Bhutoria was impressed that from the floor of the Capitol, the President said democracy will prevail over autocracy. He said Biden-Harris’s economic strategy was producing historic results and the President also laid out his plan to tackle the work left to do.

In large part due to the American Rescue Plan, the economy achieved its fastest job growth in American history, the fastest economic growth in nearly 40 years, and a faster recovery than every other advanced economy in the G7, Bhutoria pointed out.

He said the President had laid out his plan to lower costs for American families while continuing the historically strong economic recovery by making more things in America, strengthening supply chains and moving goods faster and more cheaply.

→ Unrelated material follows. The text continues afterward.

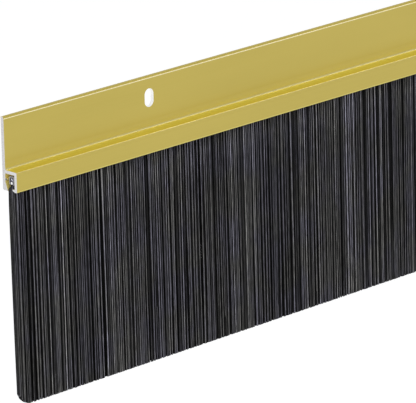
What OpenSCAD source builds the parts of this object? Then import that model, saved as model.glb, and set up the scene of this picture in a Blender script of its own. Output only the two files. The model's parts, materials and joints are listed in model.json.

He said the administration is also focused on reducing the cost of everyday expenses working families face – including energy costs, child and elder care, and prescription drugs – while reducing the country’s deficit and avoiding the cost of inaction on climate change; promoting fair competition to lower prices, helping small businesses thrive, and protecting consumers; and eliminating barriers to good-paying jobs for workers all across America.

Unlike Shergill, he felt the President had made some historic progress tackling climate change but agreed that Congress needs to act to meet the moment and seize the economic opportunity.

In his address, President Biden also announced a unity agenda, consisting of four areas where Americans have historically been able to come together and find agreement regardless of party affiliation. He called upon Congress to send pending bills to his desk quickly to deliver progress for the American people.